The models are different: in one case, the provider is obliged to comply, in the other – he has the right to take measures to restrict the dissemination of information. The goals are also different: in the first case, we talk about the idea of terrorist content, in the second case – about the free discretion of a bona fide provider, whom the American law compares to the “good Samaritan”. By the way, recently the Communication Decency Act rules were discussed in one of the US Congress committees, where they caused a deep split between Democrats, who demanded more censorship of dangerous and fake content, and Republicans, who opposed internal censorship in the networks.
Comparing the Russian domestic legislative innovations of December 30, 2020, one cannot fail to notice the bifurcation in the will of the legislator. The new version of the federal law “On information, information technologies and information protection” obliges the owner of the social network to monitor and block accounts, that is, to simultaneously act as the editor-in-chief of the media and Roskomnadzor. On the contrary, the new version of the federal law “On measures to influence persons involved in violations of fundamental human rights and freedoms, rights and freedoms of citizens of the Russian Federation” prohibits network owners from blocking user accounts under the threat of reprisals against the network as a whole.

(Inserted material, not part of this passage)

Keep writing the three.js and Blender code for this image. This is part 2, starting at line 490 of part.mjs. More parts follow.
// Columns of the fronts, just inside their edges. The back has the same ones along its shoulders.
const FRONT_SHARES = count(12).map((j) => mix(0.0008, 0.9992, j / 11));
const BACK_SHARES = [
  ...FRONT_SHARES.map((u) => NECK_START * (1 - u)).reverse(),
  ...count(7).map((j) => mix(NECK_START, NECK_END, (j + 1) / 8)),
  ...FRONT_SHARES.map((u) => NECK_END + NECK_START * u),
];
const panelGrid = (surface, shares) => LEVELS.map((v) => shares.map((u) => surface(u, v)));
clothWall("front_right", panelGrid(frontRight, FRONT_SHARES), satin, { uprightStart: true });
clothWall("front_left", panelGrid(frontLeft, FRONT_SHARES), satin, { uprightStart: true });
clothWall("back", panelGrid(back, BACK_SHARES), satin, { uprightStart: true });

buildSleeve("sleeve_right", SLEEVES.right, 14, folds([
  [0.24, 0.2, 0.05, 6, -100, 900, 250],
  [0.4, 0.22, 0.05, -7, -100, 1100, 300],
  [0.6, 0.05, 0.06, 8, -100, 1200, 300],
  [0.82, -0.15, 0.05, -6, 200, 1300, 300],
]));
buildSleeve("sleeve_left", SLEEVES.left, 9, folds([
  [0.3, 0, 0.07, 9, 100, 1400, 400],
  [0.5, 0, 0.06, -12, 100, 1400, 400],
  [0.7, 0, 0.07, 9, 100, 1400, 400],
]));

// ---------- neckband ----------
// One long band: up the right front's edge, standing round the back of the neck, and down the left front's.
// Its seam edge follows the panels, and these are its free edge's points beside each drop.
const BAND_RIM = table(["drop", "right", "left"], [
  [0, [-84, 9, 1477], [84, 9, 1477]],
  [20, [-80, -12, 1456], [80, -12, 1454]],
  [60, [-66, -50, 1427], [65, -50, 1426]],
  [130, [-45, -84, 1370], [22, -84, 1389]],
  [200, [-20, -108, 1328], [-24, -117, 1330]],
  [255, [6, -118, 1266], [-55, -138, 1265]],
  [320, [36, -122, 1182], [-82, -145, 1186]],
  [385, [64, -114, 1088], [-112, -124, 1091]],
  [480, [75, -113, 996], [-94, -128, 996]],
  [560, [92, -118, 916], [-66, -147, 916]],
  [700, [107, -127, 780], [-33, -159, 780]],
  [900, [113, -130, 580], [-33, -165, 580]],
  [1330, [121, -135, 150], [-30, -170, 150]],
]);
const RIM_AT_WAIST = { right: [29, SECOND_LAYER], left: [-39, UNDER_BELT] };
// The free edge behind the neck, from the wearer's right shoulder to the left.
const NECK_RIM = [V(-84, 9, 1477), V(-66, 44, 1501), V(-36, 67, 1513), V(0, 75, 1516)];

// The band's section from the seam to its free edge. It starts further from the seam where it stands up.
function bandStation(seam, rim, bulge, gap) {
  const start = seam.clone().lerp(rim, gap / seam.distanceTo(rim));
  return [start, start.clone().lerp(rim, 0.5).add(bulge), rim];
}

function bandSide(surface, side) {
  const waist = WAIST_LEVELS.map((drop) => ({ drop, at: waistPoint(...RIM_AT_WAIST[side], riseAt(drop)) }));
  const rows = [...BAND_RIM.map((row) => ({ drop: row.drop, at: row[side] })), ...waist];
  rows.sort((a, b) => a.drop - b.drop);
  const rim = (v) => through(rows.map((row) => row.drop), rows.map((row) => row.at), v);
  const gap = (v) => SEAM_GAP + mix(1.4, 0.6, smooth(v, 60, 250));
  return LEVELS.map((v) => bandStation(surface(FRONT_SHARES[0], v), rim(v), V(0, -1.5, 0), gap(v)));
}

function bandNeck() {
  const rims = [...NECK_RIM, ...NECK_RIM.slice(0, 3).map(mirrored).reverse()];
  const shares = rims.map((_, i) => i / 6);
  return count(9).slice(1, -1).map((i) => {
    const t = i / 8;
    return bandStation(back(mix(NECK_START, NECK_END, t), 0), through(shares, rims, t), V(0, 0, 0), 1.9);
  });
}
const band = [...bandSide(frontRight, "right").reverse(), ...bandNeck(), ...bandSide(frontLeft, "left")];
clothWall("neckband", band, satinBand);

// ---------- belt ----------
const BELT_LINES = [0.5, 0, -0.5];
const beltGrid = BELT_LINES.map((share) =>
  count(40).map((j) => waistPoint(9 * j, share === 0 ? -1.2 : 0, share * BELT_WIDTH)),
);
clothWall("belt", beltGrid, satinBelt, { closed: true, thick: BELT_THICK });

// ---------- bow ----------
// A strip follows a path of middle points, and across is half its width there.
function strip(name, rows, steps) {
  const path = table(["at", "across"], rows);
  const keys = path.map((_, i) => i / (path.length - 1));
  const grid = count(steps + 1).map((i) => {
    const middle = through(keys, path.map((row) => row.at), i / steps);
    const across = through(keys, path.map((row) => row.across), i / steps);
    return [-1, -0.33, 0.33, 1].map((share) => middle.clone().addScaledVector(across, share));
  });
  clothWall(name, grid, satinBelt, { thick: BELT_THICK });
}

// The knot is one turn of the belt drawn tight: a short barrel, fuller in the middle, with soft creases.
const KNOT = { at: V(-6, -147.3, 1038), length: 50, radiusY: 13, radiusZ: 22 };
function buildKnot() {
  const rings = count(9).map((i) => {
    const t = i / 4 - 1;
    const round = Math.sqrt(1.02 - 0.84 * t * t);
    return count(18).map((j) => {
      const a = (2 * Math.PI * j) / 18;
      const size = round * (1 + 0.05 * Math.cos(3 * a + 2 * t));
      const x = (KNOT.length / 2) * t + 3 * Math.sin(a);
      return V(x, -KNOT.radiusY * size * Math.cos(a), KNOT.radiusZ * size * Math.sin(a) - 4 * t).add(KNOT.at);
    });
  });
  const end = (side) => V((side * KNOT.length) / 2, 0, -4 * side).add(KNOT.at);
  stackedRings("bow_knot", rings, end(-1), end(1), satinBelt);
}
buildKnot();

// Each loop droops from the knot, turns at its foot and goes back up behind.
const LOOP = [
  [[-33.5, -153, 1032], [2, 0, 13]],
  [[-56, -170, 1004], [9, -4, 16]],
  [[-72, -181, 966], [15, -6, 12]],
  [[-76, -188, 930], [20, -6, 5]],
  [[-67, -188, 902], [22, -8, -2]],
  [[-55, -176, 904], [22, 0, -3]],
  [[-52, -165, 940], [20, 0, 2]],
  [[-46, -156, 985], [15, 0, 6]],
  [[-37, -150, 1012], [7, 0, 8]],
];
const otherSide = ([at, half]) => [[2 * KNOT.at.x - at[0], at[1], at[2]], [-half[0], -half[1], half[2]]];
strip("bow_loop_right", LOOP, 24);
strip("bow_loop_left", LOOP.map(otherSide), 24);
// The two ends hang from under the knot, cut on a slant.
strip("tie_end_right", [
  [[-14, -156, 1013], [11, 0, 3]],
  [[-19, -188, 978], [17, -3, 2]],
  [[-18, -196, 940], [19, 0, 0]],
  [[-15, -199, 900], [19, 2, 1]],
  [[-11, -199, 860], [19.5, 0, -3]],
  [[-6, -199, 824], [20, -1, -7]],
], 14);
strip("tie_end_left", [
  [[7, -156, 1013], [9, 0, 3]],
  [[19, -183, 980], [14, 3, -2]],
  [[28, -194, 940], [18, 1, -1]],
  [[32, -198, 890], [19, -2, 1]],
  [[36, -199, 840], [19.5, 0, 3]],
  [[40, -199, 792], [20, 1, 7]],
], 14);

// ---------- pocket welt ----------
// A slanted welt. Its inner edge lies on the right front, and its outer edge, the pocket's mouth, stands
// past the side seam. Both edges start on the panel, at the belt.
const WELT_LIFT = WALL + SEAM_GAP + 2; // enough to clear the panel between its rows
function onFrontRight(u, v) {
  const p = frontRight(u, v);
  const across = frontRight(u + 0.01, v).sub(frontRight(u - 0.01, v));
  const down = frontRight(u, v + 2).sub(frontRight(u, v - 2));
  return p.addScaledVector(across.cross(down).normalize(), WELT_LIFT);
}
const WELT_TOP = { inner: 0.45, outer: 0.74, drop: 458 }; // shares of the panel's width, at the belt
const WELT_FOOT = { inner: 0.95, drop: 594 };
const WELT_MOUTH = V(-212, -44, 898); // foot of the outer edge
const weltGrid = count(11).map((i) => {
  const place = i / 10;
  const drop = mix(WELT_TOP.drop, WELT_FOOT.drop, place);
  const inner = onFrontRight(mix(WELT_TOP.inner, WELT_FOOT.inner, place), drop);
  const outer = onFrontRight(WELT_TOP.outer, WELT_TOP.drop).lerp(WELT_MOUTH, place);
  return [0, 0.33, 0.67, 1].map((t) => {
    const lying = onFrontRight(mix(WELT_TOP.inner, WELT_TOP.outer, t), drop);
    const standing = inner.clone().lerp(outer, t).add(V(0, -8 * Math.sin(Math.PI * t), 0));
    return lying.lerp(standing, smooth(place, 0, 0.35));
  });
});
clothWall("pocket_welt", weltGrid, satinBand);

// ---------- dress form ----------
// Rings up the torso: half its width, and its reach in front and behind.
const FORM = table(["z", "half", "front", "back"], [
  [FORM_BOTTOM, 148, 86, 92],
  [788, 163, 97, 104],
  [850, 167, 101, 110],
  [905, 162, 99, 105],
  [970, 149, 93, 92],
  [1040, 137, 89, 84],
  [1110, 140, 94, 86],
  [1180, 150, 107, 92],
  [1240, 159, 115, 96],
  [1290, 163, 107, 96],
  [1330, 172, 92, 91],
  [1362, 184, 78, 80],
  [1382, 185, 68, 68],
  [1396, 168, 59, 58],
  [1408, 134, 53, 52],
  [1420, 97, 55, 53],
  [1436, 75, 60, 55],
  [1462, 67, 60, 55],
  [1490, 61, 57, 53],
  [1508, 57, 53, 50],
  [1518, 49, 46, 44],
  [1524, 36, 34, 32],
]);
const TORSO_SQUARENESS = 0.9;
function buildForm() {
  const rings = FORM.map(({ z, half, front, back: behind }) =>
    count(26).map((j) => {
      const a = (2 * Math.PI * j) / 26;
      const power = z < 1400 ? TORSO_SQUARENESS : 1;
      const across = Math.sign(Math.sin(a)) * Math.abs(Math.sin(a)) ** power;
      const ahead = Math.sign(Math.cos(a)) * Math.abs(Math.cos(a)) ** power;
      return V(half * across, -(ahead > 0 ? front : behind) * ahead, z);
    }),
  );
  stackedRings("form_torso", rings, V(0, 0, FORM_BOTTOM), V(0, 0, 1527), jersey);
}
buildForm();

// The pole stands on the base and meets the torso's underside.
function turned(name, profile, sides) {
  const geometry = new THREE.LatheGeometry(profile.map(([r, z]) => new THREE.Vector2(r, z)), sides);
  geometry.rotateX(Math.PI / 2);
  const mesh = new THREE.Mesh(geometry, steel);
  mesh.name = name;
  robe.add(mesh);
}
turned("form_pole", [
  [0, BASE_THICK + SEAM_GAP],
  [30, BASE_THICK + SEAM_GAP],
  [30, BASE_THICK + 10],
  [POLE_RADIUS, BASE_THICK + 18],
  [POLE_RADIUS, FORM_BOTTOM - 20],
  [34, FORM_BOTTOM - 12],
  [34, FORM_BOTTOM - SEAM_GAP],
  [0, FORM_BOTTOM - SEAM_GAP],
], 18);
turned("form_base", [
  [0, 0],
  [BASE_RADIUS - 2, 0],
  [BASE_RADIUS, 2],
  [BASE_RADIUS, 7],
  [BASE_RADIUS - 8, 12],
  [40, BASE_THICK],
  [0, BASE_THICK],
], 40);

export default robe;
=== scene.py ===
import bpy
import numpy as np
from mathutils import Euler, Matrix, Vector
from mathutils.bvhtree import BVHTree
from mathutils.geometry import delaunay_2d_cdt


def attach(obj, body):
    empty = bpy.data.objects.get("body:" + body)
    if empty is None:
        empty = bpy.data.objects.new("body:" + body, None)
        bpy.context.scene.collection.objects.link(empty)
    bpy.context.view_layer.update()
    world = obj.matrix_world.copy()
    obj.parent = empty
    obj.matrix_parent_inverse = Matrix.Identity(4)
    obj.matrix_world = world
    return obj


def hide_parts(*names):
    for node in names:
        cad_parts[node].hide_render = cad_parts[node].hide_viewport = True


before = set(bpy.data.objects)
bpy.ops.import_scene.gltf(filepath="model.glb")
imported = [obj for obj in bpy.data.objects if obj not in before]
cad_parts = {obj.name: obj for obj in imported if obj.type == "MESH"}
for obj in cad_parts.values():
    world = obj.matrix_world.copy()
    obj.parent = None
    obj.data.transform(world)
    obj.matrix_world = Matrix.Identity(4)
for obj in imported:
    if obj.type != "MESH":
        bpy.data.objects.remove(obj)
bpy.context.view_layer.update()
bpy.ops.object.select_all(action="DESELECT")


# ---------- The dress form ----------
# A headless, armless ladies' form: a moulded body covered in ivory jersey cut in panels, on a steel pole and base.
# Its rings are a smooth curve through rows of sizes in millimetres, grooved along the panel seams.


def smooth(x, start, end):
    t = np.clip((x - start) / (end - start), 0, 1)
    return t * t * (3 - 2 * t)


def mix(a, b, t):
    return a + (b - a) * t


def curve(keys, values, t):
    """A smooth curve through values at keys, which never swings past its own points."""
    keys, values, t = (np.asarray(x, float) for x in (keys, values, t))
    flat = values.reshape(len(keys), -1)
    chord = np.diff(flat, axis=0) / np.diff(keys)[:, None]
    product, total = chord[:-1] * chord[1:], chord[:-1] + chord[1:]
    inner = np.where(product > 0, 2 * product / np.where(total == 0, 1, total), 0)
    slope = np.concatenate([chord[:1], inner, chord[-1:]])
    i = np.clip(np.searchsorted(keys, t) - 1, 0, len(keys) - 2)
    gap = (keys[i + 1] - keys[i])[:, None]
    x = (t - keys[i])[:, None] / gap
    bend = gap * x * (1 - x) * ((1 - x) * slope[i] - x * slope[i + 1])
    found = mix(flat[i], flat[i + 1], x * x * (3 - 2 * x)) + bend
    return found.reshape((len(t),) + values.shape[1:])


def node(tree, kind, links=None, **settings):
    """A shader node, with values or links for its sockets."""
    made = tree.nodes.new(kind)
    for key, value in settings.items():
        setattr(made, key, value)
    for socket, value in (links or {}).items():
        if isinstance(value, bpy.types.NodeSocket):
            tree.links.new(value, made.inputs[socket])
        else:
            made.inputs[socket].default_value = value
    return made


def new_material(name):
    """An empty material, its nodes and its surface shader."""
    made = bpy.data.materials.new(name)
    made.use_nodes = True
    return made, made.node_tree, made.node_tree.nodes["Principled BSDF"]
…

The formulations used in the laws create a paradoxical picture. For example, a user writes on Twitter that someone is a bastard because he lives in Chertanovo district and works at the Zhilishchnik state budgetary institution. If the owner of Twitter does not restrict access to such an account, he will break the information law, and if he does, he will violate the law on measures to influence.
At the same time, the question of the limits of national jurisdiction on the Internet is quite interesting. The EU regulation states that it should apply to all providers that meet two criteria: first, the provider allows individuals or legal entities in one or more EU member states to use its services and, second, the provider has a significant connection with these countries. In turn, a significant connection is confirmed by the fact that the provider is established in the EU, provides services in the EU and its activities are aimed at the EU countries. The latter circumstance can be confirmed, in particular, by such signs as the use of language or currency, the possibility to order goods and services from the EU, presence in the national app stores, and the provision of local advertising.
The Russian domestic legislator also uses some of the listed criteria for the national localisation of an information resource, but inconsistently and haphazardly. Thus, in the law on information the language and advertising are used in relation to social networks and news aggregators, and in relation to search engines and audiovisual services – only the orientation of advertising. At the same time, nowhere can find by what indicators it is possible to determine the orientation of advertising.
So, let’s summarise. First, the choice of a person between the sovereignty of the state and the sovereignty of the network is illusory, because a person is always within the limits of state sovereignty – either by virtue of being in the territory, or by virtue of citizenship. Second, the network presumes the legal capacity and relevance of its users and keeps aloof, within the limits determined by itself, from restricting freedom of thought and speech, the right to information, freedom of conscience, freedom of creativity, etc. Third, guarantees of rights recognised by the state for a person can become a reality on the network only if the network has self-commitments, which can be the result of either a global conventional solution or legislative consolidation at the national level of adequate rules for the regulation of social networks. I would like to note that back in 2010, the relevant committee of the State Duma discussed a bill that was proposed by our UNESCO Chair. It was designed to conceptually solve these problems, but the legislator went along the path of creating the so-called “Law on bloggers”, which, as you know, ended in a fiasco.